Ora a verdadeira batalha era
outra. O que a maioria das mulheres queria era ter
os mesmos direitos e oportunidades dos homens não
tendo de abdicar dos seus símbolos nem sendo
obrigada a imitar ninguém. As mulheres queriam poder
ser vistas no mesmo plano dos homens usando o
penteado que entendessem, pondo o modelo de soutien
que quisessem, vestindo saia comprida ou curta
conforme lhes apetecesse, calçando sapatos de salto
mais baixo ou mais alto, mais grosso ou mais fino,
consoante as circunstâncias.
Em resumo: as mulheres queriam ser olhadas em pé de
igualdade com os homens não deixando de ser
mulheres, não renegando a sua condição, não se
tornando travestis.
No discurso feminista, para lá
daquele equívoco, existiam muitas contradições. Por
exemplo: a exigência de quotas para as mulheres na
política. As quotas só fazem sentido se se
considerar que mulheres e homens são diferentes – ou
seja, que têm sensibilidades diferentes, que podem
dar contributos diferentes, que introduzem no debate
político temas diferentes. Se homens e mulheres
fossem iguais, se pensassem do mesmo modo e
chegassem às mesmas conclusões, que vantagem haveria
na presença de mais ou menos mulheres na política?

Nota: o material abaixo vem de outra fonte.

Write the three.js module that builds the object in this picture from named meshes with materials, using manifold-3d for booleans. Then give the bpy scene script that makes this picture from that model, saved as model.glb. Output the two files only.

Assim, reivindicar por um lado quotas e por outro
dizer que entre homens e mulheres não havia qualquer
diferença era destituído de sentido.
Mas, nesta luta das feministas
pela indiferenciação dos sexos, havia uma questão
inultrapassável: a maternidade. Se os cabelos, as
saias, os soutiens, os saltos se podiam abandonar,
não havia maneira de contornar o facto de serem as
mulheres quem gera os filhos. Aqui não havia volta a
dar – não havia maneira de esconder a diferença. A
maternidade tornou-se assim o último elo que
‘agarrava’ a mulher à sua condição feminina. A
última barreira. O derradeiro obstáculo à libertação
completa da mulher. É daí que nasce a luta a favor
do aborto. Se as mulheres não podiam deixar de ser
elas a ter os filhos, ao menos que pudessem decidir
se queriam ou não tê-los – não podendo ser
condenadas se decidissem abortar.
Isto explica a militância das
feministas e suas herdeiras a favor do aborto. Elas
batem-se hoje pelo aborto como se batiam há 30 anos
pela rejeição dos soutiens: são tudo símbolos da
condição feminina, ou seja, símbolos de ‘servidão’.

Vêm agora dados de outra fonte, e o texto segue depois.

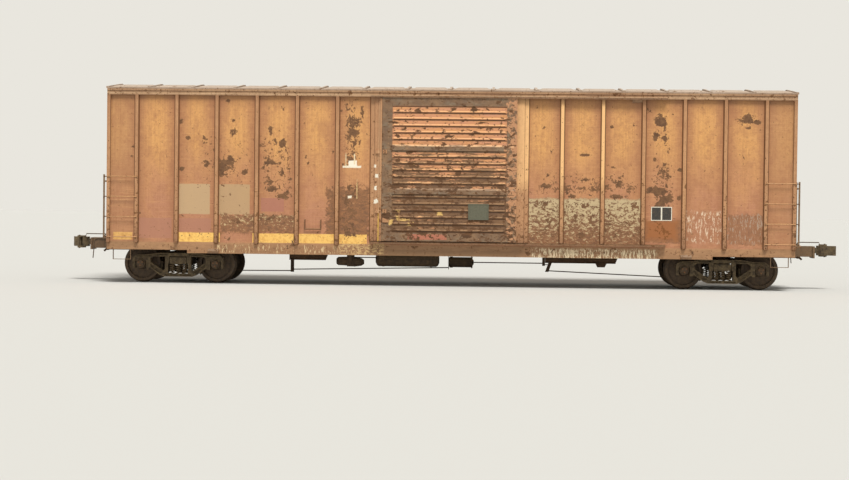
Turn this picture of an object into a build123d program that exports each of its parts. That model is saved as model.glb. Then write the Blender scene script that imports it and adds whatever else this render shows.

Repare-se que muitas feministas não quiseram ter
filhos. Consideraram que isso ‘reduzia’ a mulher à
condição de mãe. Diminuía-a. Impedia a sua
emancipação. As mulheres – diziam – só conseguiriam
estar em pé de igualdade com os homens quando se
libertassem de tudo aquilo que poderia fazer a
diferença. E os filhos eram o último reduto da
diferença.
Trinta anos depois da queima dos
soutiens no Parque Eduardo VII, percebo melhor por
que tinha a intuição de que o feminismo assentava
sobre um erro. As feministas queriam que homens e
mulheres fossem o mesmo, vestissem as mesmas roupas,
tivessem as mesmas conversas, lessem os mesmos
livros, sentissem da mesma maneira, tivessem os
mesmos gostos, reagissem da mesma forma.
Ora, como estes 30 anos provaram,
as mulheres desejam exactamente o oposto: ser
diferentes, vestir-se doutra maneira, ter outros
gostos, reagir doutra forma. E é nessa diferença que
reside o mistério, é daí que nasce o encanto, a
atracção, o desejo. Já se pensou na sensaboria que
seria o mundo se homens e mulheres fossem iguais?
Em duas frases, o ‘equívoco do
feminismo’ pode definir-se assim: as feministas
queriam imitar os homens para terem os mesmos
direitos; mas a dignidade das mulheres defende-se
exactamente ao contrário: exigindo os mesmos
direitos sem terem de renegar a sua condição.